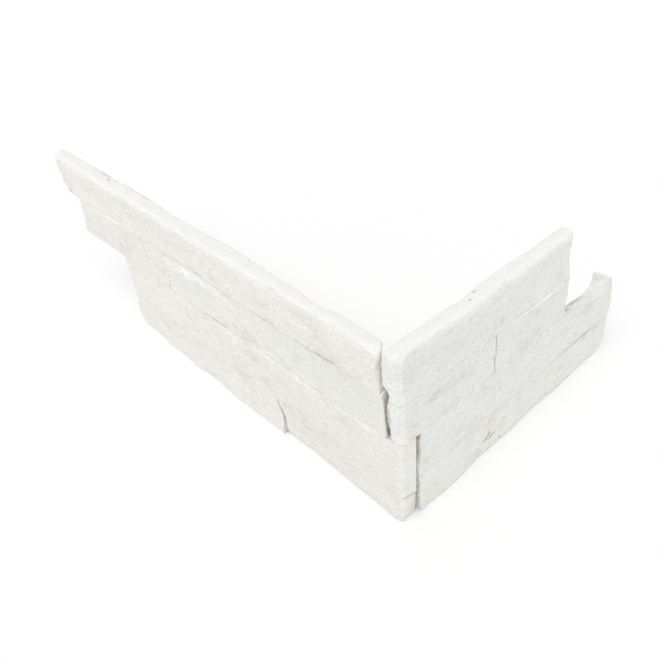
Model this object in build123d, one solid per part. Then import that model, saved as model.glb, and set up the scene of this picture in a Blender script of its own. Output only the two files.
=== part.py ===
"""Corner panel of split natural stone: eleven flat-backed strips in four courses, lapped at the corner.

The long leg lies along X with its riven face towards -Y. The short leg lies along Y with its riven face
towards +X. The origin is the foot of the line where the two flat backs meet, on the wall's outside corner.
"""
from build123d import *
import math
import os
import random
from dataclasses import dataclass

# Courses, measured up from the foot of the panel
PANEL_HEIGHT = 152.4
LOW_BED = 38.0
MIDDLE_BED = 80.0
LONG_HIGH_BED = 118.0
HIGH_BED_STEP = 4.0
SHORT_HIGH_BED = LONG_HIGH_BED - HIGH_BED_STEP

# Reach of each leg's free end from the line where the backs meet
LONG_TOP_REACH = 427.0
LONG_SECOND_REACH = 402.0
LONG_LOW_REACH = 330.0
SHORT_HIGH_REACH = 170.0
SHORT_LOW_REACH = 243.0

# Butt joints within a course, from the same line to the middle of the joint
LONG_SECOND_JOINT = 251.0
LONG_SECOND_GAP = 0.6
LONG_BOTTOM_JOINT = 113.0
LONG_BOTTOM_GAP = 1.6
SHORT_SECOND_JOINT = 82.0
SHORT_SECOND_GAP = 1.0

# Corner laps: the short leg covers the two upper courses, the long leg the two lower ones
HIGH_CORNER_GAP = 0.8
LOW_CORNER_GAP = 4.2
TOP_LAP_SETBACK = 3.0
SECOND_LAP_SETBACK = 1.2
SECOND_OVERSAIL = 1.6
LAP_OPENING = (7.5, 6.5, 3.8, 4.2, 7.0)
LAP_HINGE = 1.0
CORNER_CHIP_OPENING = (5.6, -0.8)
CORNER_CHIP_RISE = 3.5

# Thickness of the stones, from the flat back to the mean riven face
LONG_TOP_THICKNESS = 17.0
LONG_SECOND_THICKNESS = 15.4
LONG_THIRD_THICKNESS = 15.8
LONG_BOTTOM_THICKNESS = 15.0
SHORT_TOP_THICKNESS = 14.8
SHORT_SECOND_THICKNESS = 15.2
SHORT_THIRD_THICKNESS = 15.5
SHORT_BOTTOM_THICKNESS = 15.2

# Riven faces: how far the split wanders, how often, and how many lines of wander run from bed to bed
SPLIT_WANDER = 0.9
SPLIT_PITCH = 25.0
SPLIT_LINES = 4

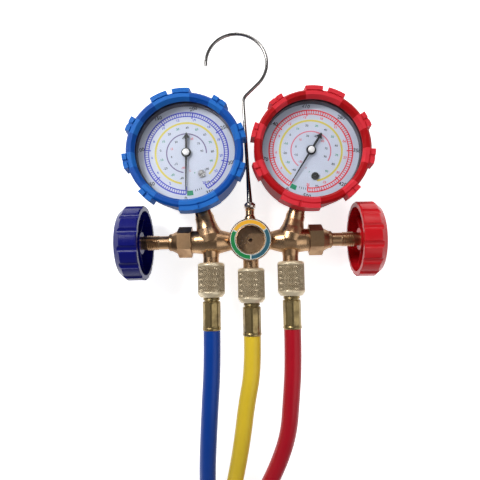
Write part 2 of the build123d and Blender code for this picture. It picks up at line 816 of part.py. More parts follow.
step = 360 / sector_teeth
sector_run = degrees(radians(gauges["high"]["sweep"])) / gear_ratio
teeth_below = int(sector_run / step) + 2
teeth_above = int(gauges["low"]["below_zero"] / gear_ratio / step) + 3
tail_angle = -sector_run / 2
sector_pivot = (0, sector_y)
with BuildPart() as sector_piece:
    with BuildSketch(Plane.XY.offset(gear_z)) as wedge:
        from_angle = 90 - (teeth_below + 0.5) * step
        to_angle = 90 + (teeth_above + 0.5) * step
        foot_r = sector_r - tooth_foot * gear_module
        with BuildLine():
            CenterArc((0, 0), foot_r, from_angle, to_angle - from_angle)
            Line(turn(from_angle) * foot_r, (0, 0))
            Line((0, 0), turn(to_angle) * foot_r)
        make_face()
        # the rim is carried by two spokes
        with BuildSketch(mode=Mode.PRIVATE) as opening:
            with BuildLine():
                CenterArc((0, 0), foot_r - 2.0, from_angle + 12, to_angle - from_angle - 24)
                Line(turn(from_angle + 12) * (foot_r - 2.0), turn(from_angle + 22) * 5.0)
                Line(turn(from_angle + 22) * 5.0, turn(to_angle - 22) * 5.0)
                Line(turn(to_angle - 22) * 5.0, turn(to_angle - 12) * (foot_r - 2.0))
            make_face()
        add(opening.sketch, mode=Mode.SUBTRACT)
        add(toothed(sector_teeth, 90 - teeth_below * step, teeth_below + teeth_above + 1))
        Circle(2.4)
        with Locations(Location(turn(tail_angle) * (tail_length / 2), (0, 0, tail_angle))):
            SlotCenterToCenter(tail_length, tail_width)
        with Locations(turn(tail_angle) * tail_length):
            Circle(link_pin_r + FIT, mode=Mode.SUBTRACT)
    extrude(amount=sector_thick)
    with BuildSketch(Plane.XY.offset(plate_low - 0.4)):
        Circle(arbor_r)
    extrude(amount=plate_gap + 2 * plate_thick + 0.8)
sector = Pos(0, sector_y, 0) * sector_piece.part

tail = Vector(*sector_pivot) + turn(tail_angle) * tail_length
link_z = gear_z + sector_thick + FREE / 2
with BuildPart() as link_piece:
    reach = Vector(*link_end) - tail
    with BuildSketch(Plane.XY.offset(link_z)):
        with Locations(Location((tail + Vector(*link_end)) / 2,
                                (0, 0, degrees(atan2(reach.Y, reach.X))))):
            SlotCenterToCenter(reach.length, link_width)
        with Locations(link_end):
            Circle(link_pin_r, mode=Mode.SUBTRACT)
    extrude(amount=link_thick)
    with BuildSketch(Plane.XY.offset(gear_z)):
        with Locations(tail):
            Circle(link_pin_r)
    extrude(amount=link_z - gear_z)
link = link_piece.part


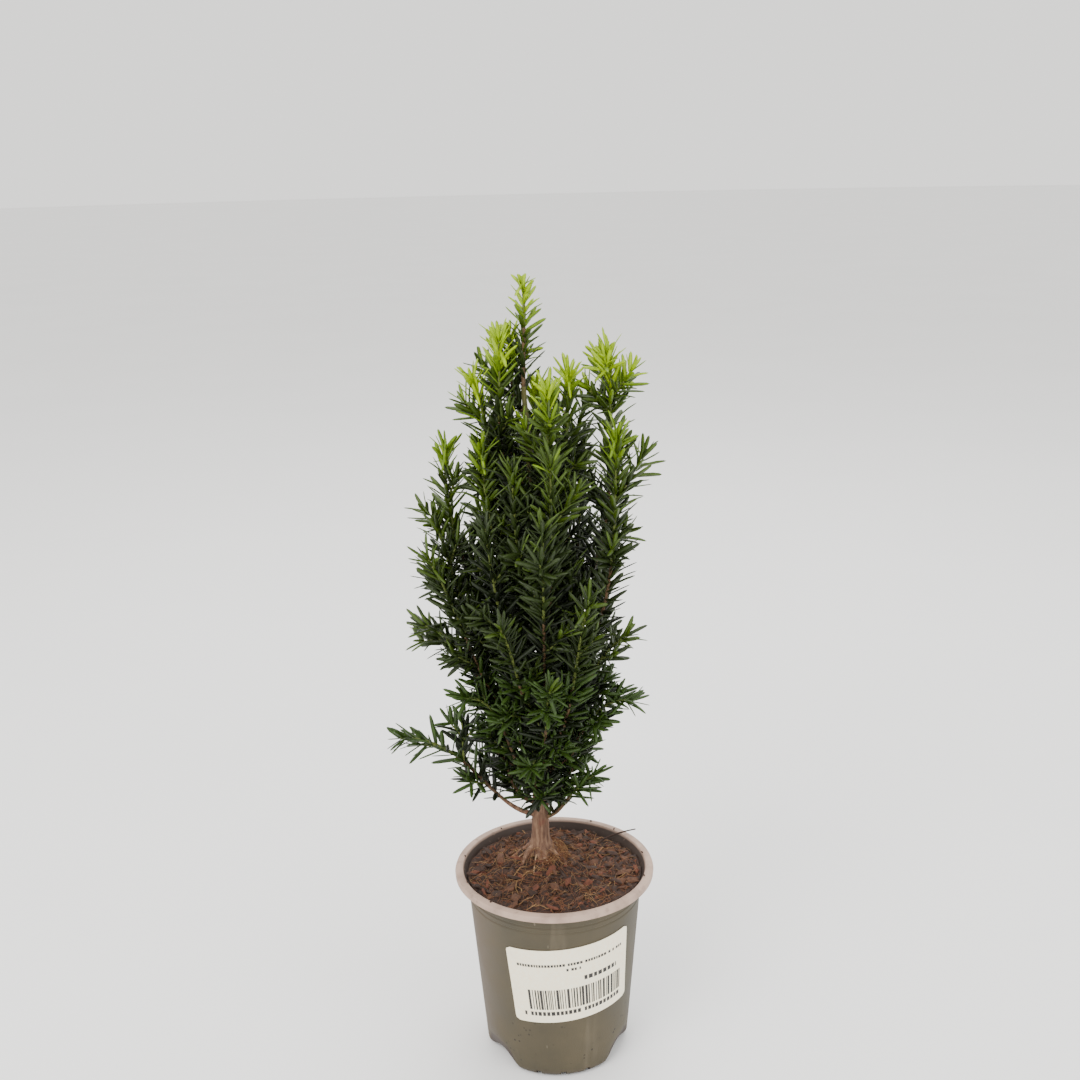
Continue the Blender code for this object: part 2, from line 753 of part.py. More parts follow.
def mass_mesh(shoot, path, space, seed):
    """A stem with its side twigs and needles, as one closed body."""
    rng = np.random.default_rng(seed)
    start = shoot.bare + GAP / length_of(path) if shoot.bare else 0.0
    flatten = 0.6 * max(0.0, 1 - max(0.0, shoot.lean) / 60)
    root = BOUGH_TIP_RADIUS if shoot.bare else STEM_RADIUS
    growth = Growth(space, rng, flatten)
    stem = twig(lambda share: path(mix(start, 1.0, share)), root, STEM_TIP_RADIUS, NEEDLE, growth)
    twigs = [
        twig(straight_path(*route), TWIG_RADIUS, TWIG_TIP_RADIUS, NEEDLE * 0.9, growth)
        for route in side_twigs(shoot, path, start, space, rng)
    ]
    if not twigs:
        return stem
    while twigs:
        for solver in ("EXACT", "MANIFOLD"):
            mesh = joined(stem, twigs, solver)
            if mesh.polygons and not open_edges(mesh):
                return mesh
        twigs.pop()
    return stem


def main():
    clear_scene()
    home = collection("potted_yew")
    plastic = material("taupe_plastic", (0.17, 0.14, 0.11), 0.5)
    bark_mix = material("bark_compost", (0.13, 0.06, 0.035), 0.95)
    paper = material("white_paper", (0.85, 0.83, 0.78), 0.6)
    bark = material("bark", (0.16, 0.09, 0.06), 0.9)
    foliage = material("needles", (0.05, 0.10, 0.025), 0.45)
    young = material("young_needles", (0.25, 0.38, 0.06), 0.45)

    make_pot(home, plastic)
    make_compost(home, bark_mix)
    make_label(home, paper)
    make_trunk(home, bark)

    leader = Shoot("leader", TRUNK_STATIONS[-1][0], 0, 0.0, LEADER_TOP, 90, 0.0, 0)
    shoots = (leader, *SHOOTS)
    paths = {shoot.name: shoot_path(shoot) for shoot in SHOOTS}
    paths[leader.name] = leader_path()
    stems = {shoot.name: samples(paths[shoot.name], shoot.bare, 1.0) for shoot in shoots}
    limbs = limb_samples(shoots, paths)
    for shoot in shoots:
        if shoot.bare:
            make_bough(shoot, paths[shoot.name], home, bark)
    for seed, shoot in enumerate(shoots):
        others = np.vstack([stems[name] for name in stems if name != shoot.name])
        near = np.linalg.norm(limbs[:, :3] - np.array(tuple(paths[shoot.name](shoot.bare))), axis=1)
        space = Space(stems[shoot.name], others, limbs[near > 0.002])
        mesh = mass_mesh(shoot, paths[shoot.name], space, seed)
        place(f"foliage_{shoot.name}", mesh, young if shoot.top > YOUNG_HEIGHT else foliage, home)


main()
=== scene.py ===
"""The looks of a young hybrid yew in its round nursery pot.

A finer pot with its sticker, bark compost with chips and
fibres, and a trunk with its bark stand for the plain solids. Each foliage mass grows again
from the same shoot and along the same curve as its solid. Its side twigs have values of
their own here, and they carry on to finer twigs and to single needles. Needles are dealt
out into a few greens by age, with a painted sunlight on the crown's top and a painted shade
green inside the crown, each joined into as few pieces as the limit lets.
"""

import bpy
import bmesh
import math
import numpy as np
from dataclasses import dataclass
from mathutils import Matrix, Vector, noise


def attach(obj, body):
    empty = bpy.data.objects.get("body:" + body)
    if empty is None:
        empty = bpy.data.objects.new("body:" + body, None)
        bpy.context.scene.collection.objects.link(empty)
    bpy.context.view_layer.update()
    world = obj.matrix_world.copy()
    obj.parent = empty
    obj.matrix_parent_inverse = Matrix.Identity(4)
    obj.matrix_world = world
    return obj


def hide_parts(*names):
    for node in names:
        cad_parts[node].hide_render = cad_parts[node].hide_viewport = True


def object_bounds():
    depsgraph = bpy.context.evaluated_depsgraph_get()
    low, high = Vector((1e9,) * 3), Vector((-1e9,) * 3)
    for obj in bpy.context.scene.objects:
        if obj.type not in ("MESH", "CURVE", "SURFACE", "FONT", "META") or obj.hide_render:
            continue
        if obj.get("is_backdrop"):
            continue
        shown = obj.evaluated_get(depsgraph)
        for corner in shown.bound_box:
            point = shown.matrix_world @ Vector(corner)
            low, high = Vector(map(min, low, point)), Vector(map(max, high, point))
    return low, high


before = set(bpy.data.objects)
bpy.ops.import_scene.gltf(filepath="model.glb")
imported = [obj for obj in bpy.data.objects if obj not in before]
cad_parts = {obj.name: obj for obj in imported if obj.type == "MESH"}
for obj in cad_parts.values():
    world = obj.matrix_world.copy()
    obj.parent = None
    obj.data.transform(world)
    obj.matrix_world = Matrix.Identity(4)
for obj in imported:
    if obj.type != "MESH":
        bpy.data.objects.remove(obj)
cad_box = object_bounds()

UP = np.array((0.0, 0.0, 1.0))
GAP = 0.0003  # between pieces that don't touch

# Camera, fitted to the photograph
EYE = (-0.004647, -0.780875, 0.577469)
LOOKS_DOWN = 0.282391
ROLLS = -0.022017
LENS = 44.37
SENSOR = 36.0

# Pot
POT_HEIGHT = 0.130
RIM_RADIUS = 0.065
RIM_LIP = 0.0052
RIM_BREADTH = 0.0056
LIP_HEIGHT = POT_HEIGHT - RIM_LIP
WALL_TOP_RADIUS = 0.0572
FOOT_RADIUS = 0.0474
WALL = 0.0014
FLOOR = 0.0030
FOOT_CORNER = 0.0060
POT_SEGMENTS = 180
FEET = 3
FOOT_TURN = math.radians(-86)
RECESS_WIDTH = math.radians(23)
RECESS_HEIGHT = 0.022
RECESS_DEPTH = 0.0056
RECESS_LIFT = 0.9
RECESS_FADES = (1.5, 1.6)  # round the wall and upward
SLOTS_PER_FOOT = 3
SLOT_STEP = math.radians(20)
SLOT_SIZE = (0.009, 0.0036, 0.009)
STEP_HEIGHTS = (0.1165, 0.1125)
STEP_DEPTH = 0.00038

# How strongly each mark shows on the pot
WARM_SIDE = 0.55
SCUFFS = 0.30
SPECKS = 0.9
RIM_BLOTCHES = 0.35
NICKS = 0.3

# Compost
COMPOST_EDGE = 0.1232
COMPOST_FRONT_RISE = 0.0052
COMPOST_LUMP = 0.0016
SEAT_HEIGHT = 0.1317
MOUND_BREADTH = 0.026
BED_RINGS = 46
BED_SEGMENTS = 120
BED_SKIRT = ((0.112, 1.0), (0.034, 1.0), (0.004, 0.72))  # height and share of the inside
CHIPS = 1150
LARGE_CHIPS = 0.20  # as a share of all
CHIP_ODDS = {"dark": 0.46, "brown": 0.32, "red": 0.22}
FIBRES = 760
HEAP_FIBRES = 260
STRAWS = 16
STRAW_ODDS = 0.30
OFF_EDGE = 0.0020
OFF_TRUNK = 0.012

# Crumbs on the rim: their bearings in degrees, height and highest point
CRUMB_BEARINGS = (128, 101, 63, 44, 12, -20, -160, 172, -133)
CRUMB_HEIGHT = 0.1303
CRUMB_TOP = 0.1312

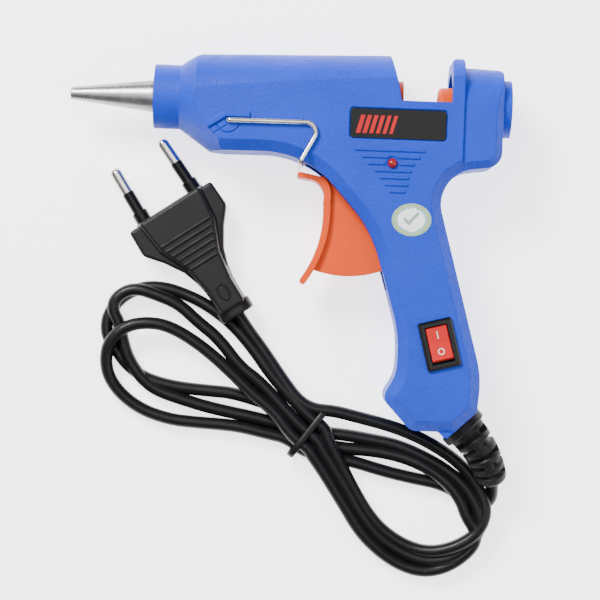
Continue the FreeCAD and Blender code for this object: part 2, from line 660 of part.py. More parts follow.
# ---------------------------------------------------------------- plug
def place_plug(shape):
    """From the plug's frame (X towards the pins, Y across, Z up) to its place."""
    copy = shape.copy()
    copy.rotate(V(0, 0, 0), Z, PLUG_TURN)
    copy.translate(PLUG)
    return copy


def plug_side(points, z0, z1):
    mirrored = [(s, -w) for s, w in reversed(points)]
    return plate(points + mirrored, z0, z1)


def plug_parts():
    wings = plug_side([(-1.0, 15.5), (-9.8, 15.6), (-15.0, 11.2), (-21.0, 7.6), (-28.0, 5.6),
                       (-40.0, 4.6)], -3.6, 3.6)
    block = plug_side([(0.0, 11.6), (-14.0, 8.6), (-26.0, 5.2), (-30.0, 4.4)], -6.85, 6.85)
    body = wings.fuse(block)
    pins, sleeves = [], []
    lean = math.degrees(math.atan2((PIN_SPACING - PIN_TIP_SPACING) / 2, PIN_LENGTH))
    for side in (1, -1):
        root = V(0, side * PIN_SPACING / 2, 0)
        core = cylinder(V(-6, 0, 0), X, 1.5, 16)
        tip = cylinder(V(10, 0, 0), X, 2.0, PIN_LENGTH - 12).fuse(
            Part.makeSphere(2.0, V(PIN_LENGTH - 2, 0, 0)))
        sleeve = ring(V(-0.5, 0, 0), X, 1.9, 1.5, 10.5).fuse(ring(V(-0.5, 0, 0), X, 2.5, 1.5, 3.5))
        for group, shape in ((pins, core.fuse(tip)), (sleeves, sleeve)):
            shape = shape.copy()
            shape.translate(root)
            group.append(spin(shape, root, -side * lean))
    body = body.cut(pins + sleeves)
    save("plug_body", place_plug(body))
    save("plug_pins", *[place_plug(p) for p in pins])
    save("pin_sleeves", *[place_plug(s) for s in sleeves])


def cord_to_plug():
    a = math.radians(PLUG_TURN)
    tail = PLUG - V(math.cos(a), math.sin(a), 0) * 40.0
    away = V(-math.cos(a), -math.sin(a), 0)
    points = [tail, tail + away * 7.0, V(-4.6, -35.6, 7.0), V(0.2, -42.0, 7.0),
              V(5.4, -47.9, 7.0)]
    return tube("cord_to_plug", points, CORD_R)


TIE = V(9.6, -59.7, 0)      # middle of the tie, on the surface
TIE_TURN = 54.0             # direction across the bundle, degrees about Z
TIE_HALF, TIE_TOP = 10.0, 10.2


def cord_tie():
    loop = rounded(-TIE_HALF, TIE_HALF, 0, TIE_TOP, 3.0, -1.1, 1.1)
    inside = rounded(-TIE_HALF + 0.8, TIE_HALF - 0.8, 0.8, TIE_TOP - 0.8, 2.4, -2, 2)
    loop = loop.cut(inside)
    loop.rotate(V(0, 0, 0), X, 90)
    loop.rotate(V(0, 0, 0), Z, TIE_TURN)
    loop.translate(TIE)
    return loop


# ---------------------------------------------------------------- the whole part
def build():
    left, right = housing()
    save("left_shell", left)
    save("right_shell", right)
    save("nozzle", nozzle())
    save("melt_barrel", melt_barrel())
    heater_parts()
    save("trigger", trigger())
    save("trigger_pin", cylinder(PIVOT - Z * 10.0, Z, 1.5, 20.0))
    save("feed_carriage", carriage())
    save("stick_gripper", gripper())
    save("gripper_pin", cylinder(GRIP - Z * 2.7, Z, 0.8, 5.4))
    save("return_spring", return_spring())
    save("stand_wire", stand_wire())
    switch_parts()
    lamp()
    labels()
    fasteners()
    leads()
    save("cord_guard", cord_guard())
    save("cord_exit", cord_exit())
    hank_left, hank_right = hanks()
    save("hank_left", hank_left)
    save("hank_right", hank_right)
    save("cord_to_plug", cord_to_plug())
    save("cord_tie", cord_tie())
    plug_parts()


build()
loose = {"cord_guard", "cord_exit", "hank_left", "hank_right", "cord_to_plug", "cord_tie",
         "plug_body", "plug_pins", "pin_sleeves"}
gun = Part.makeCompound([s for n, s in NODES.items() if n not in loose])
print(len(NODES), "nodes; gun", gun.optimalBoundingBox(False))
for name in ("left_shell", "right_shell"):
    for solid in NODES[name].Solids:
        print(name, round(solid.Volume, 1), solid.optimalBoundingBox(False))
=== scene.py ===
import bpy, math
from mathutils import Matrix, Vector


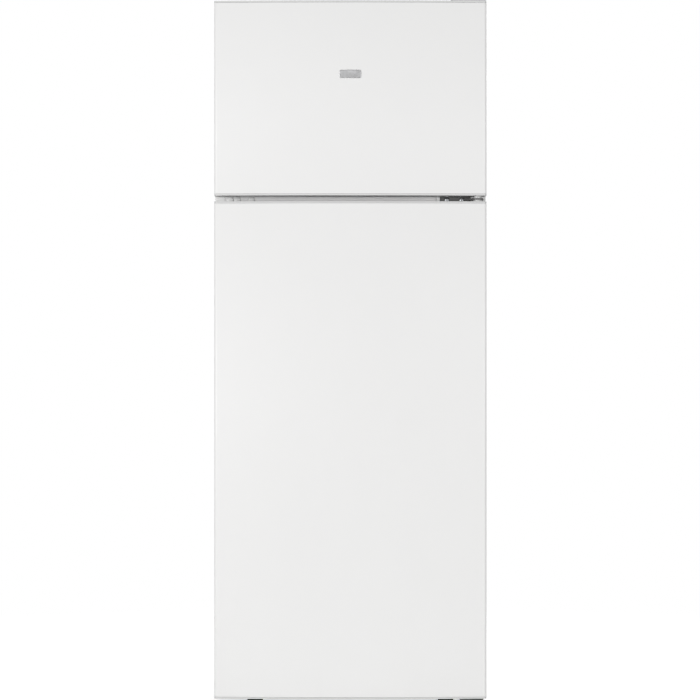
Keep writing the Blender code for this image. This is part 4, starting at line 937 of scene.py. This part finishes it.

- [Work required]: Every line from the line containing "gun = Part.makeCompound([s" to the last line of the material above must be repeated exactly, and no other line.

- [Exercise solution]:
gun = Part.makeCompound([s for n, s in NODES.items() if n not in loose])
print(len(NODES), "nodes; gun", gun.optimalBoundingBox(False))
for name in ("left_shell", "right_shell"):
    for solid in NODES[name].Solids:
        print(name, round(solid.Volume, 1), solid.optimalBoundingBox(False))
=== scene.py ===
import bpy, math
from mathutils import Matrix, Vector


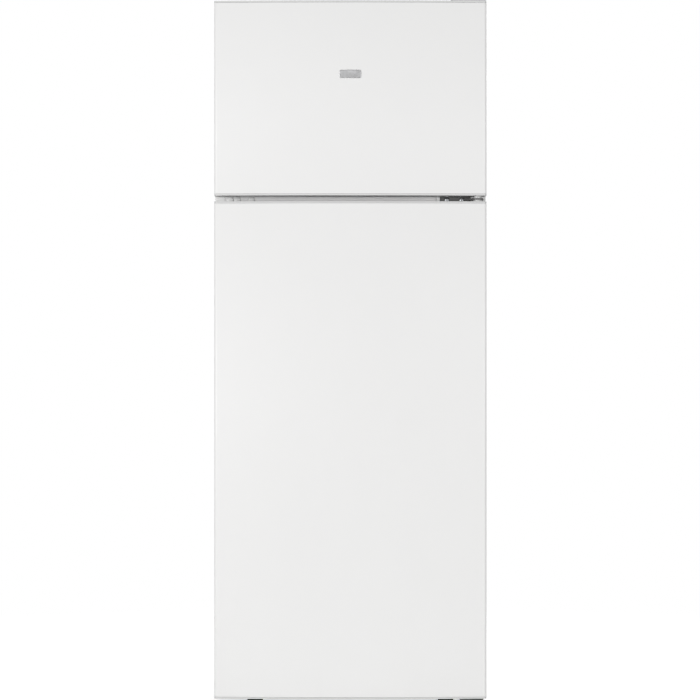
Keep writing the Blender code for this image. This is part 4, starting at line 937 of scene.py. This part finishes it.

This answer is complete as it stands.